Looks like Larry needs to get with the program. Democrats can’t win elections if they can’t buy votes.
It would be neat if someone could correlate the % of unemployed to TEA party attendance. That might spawn some action on the jobs front.
Unemployment changes people, it really does. I have a very dear friend who worked steadily and hard for 23 years. Then she got laid off. That first month she was mortified and searched very hard for another job. Then she got her first unemployment check and realized that it covered her bills. She gradually relaxed into it and now it’s been a year. She has gone from “I have GOT to find a job,” to “I’m not giving up my unemployment for THAT!” and “I’m not commuting, screw that.” and so on. She’ll ride that unemployment for as long as it holds out. I love her to death but I have never seen such a change in attitude.
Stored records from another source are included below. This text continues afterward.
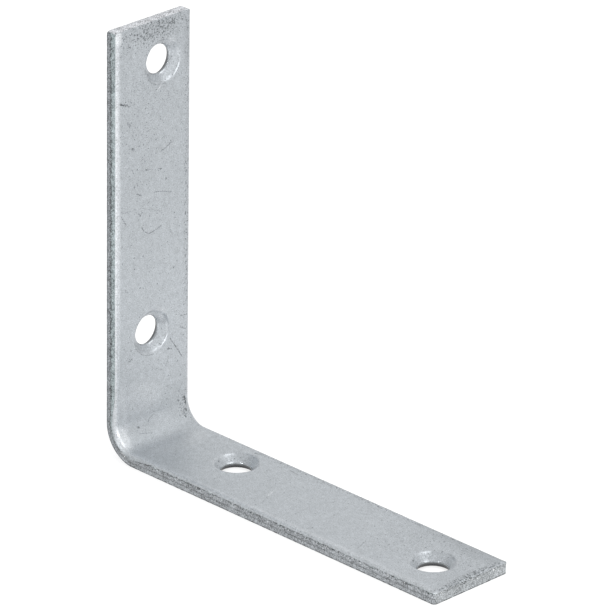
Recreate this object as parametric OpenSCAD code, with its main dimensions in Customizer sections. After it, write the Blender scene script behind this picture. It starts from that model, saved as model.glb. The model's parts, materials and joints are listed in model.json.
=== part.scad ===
// Corner brace bracket: one flat steel strip, bent square, with two countersunk
// screw holes in each leg. In each leg one hole stands near the middle of the
// strip and the other off to one side, so that the screws don't all follow one
// line of the wood's grain.
// The base leg lies along +X with its outer face on the floor, the wall leg
// stands along +Z, and the origin is the middle of the footprint.

/* [Strip] */
// Length of each leg, from the outer face of the other leg to its end
leg_length = 101.6; // [80:0.1:160]
// Width of the strip
strip_width = 22.4; // [20:0.1:32]
// Thickness of the strip
strip_thickness = 3.1; // [2.6:0.1:4]

/* [Bend] */
// Radius of the bend on its inner face
bend_inner_radius = 5.2; // [3:0.1:9]
// How far each side of the strip swells at the inner face of the bend
bend_swell = 0.5; // [0.2:0.05:0.6]
// Depth below the outer face of the bend at which the sides start to swell
swell_start_depth = 0.4; // [0.2:0.1:1]

/* [Edges] */
// Width of the long edges that rolled over when the strip was sheared
roll_width = 1.1; // [0.8:0.05:1.4]
// Depth of those rolled edges
roll_depth = 0.4; // [0.3:0.05:0.45]
// Width of the softened edge at the end of each leg
end_round_width = 0.7; // [0.4:0.05:1]
// Depth of that softened edge
end_round_depth = 0.35; // [0.25:0.05:0.5]
// Radius of the corner at the end of each leg, on the near side, at -Y
near_corner_radius = 0.9; // [0.3:0.1:3]
// Radius of that corner on the far side
far_corner_radius = 0.5; // [0.3:0.1:3]

/* [Screw holes] */
// Diameter of the straight throat, the narrowest part of each hole
hole_diameter = 6.8; // [5.8:0.1:7.6]
// Length of the throat
throat_length = 0.5; // [0.3:0.1:1]
// Diameter of the hole at the outer face, where the punch broke through
breakout_diameter = 7.9; // [7:0.1:9]
// Diameter at which the countersink would meet the inner face
countersink_diameter = 10.4; // [9:0.1:11.4]
// Full angle of the countersink
countersink_angle = 90; // [82:1:110]
// Radius of the soft lip between the countersink and the inner face
lip_radius = 0.8; // [0.3:0.05:1.2]

/* [Hole places] */
// Heel to the wall leg's lower hole
wall_lower_from_heel = 27.8; // [22:0.1:34]
// Top end to the wall leg's upper hole
wall_upper_from_end = 10.0; // [8:0.1:14]
// Heel to the base leg's inner hole
base_inner_from_heel = 26.8; // [22:0.1:34]
// Free end to the base leg's outer hole
base_outer_from_end = 10.8; // [8:0.1:14]
// Wall leg's lower hole off the strip's middle line
wall_lower_step = -0.25; // [-3:0.05:3]
// Wall leg's upper hole off the middle line
wall_upper_step = 2.85; // [-3:0.05:3.5]
// Base leg's inner hole off the middle line
base_inner_step = 3.05; // [-3:0.05:3.5]
// Base leg's outer hole off the middle line
base_outer_step = -0.55; // [-3:0.05:3]

/* [Hidden] */
$fn = 96;
zinc_grey = [0.74, 0.76, 0.78];

// How far a cutter runs past the face that it leaves
overrun = 1;
// Angle at which the arc of a softened edge meets the surfaces that it joins
soft_angle = 8;

// The bend: its outer radius, which is also how far its axis, parallel to Y,
// stands from the outer face of each leg
bend_outer_radius = bend_inner_radius + strip_thickness;

// The rolled edges: an arc that is tangent to the inner face
roll_radius = (pow(roll_width, 2) + pow(roll_depth, 2)) / (2 * roll_depth);
roll_centre_y = strip_width / 2 - roll_width;

// The swelling: its side is part of a large sphere, which leaves the side of
// the strip where the swelling starts and stands the full swell proud of it at
// the bend's inner face
swell_start_radius = bend_outer_radius - swell_start_depth;
swell_span = pow(swell_start_radius, 2) - pow(bend_inner_radius, 2);
swell_drop = (swell_span - pow(bend_swell, 2)) / (2 * bend_swell);
swell_radius = sqrt(pow(swell_start_radius, 2) + pow(swell_drop, 2));
swell_centre_y = swell_drop - strip_width / 2;

// The countersink: its depth, and the centre of the lip's arc, which stands
// equally far from the cone and from the inner face
cone_half = countersink_angle / 2;
cone_depth = (countersink_diameter - hole_diameter) / 2 / tan(cone_half);
lip_inset = lip_radius * cos(soft_angle);
lip_r = countersink_diameter / 2 + lip_inset * (1 - sin(cone_half)) / cos(cone_half);

// All modules below place their shapes from the heel, the outer corner where
// the two legs' outer faces would meet: x runs along the base leg and z up the
// wall leg.

// The wall leg is the base leg with x and z exchanged
module as_wall_leg() {
  mirror([1, 0, -1])
    children();
}

module on_both_legs() {
  children();
  as_wall_leg()
    children();
}

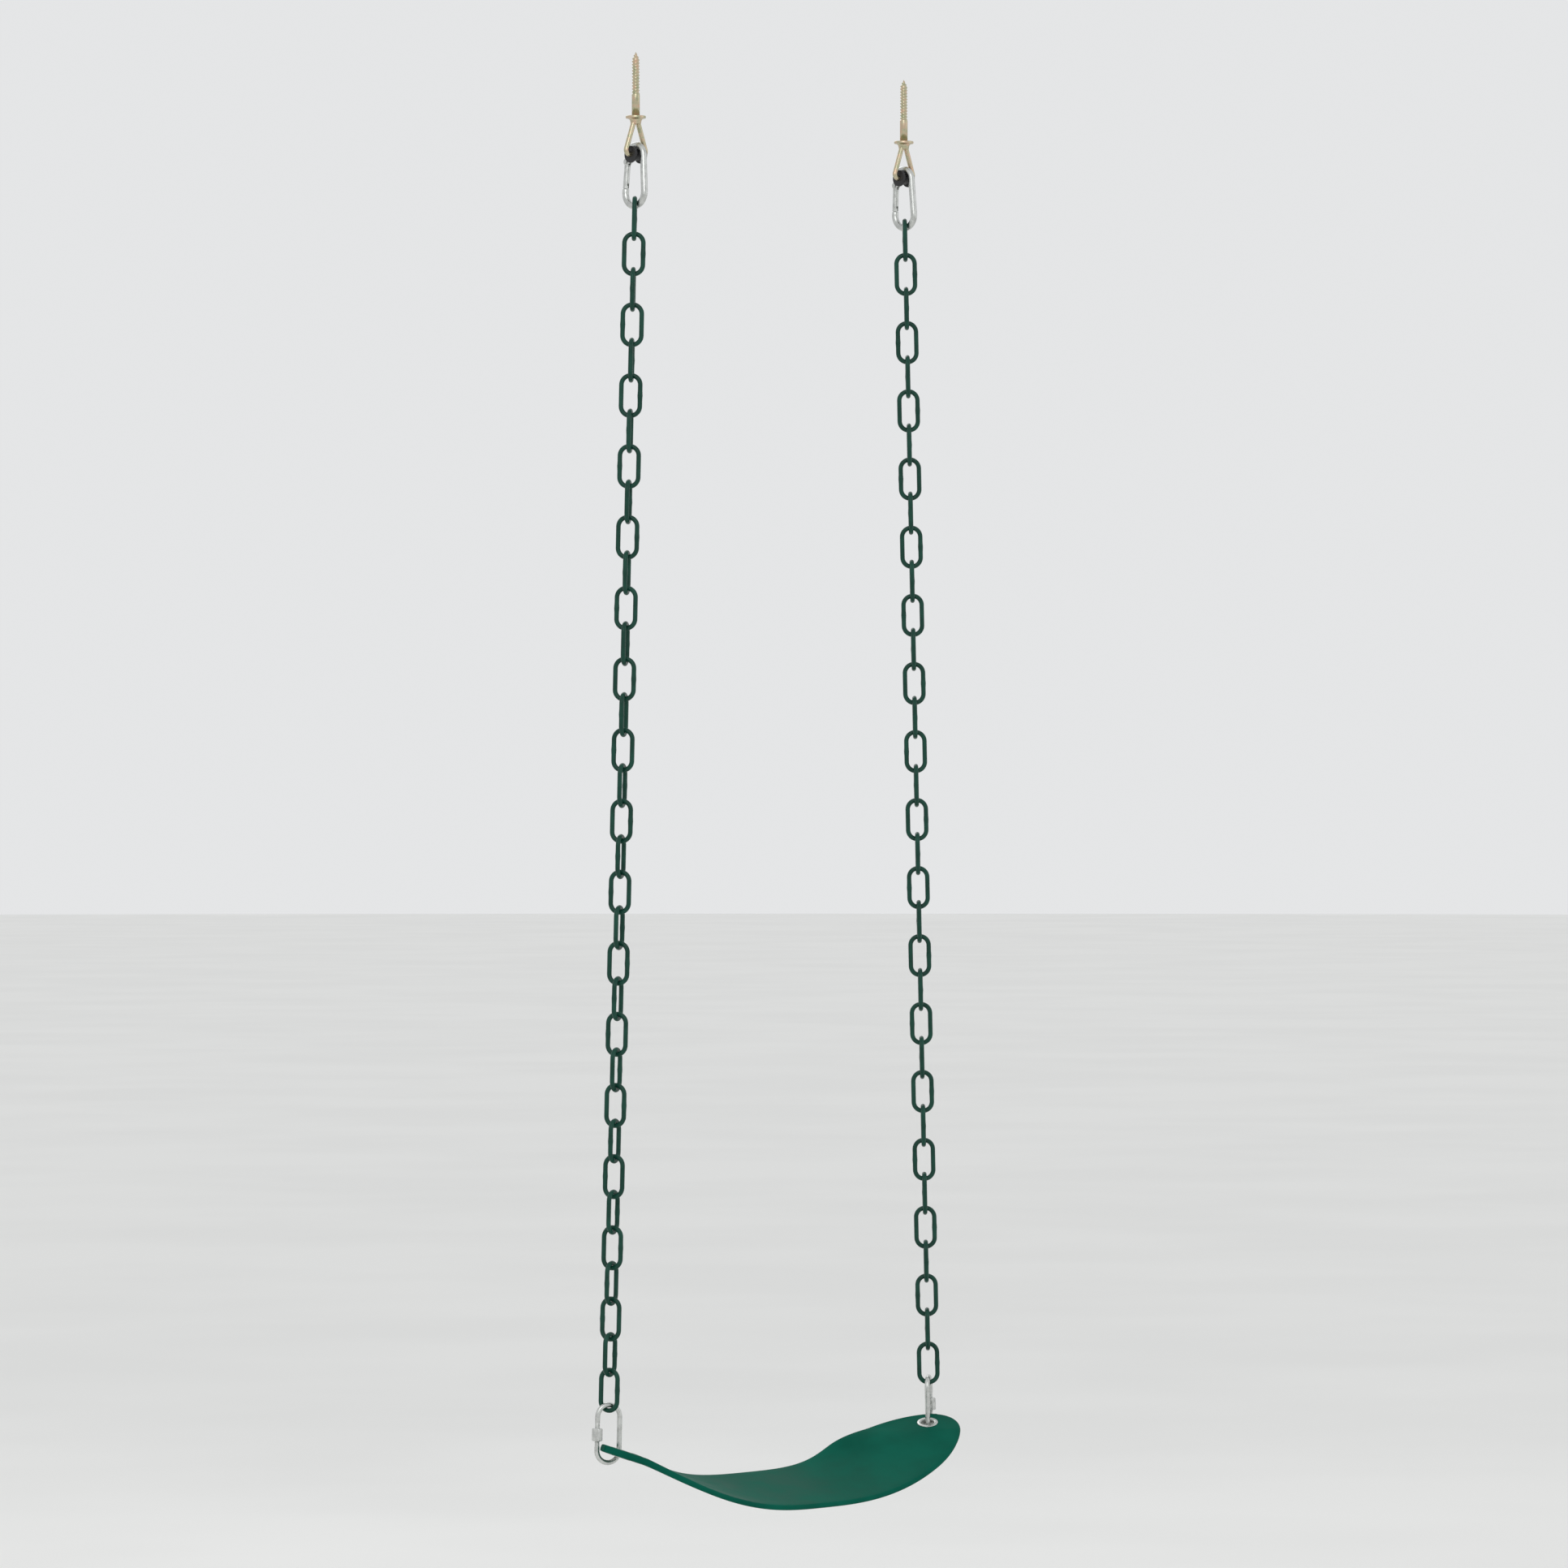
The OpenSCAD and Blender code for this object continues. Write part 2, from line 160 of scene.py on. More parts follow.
class QuickLinkSizes(bpy.types.PropertyGroup):
    length: size("Length", "Overall length of the quick link", 74)
    width: size("Width", "Overall width of the quick link", 34)
    wire: size("Wire", "Diameter of the quick link's wire", 6)
    open_low: size("Opening", "How far the opening reaches below the middle", 6)
    open_high: size("Opening top", "How far the opening reaches above the middle", 3)
    thread_pitch: size("Thread pitch", "Pitch of the thread under the nut", 1)
    nut_length: size("Nut length", "Length of the sleeve nut", 15)
    nut_below: size("Nut below", "How far the nut reaches below the middle", 8.5)
    nut_flats: size("Nut flats", "Width of the sleeve nut across its flats", 11)
    left_turn: turn("Left turn", "Turn of the left quick link about the chain", -22)
    right_turn: turn("Right turn", "Turn of the right quick link about the chain", 36)


class BeltSizes(bpy.types.PropertyGroup):
    width: size("Width", "Width of the belt at its middle", 145)
    thick: size("Thickness", "Thickness of the belt at its middle", 6.5)
    end_thick: size("End thickness", "Thickness of the belt at its ends", 8)
    slope: turn("Slope", "Extra slope of the belt between its middle and its tabs", 17.5)
    tab_slope: turn("Tab slope", "Slope of the flat tabs at the belt's ends", 18.5)
    tilt: turn("Tilt", "How far the rear edge is lifted at the middle", 11)
    left_turn: turn("Left twist", "Twist of the left end about its chain", 27)
    right_turn: turn("Right twist", "Twist of the right end about its chain", 41)
    tab_start: share("Tab start", "Share of the half length where the flat tab starts", 0.84)
    bow: share("Bow", "How far the middle line follows the twist", 0.3)
    over: size("Overhang", "Belt beyond the chain's line", 8)
    round: size("Rounding", "Length over which the ends are rounded", 115)
    tip_half: size("Tip", "Half width of the belt's very end", 8)
    above: size("Rise", "Belt's middle plane above the middle of the link's low bend", 1.5)
    rim: size("Rim", "How far the moulded rim stands up", 0.5)
    rim_width: size("Rim width", "Width of the moulded rim", 7)
    hole_in: size("Hole", "Distance of the hole from the chain's line", 16)
    hole_radius: size("Hole radius", "Radius of the hole in the belt", 9.2)
    eyelet_radius: size("Eyelet radius", "Radius of the eyelet's bore", 8)
    eyelet_flange: size("Eyelet flange", "Radius of the eyelet's flange", 13)
    eyelet_thick: size("Eyelet thickness", "Thickness of the eyelet's flange", 0.8)
    eyelet_clear: size("Eyelet clearance", "Room between the eyelet and the belt", 0.05)


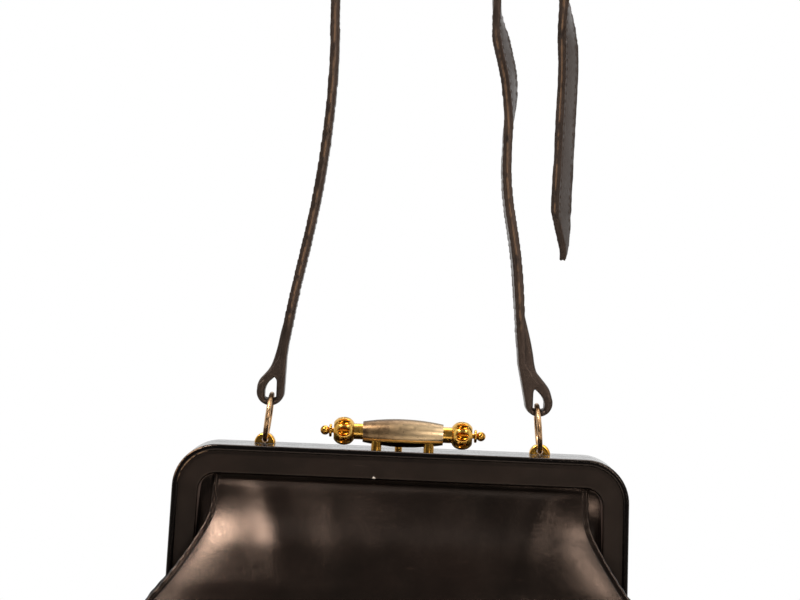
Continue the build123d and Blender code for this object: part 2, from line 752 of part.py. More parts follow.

With wage earners not able to support a marriage or a house or children, there will be no incentive to reach for those mainstays of past-national life. Fannie-Freddie are not semi-private anymore and the govt. owns over half of the US mortgages with more to be owned. Before the govt. can redistribute housing, it must own and control it. In a redistributive mode, the govt. is ensuring that favored renters are going to be in and previous owners out. There will be no recovery of the housing markets.
In fact, the historical experience of the “company store” model that Tenn. Ernie Ford sang about in “Sixteen Tons” seems to be coming around again in which the worker never gets out of debt. WE have a whole country owned by outsiders via debt and Tenn. Ernie Fords’ tune seems more relevant every day.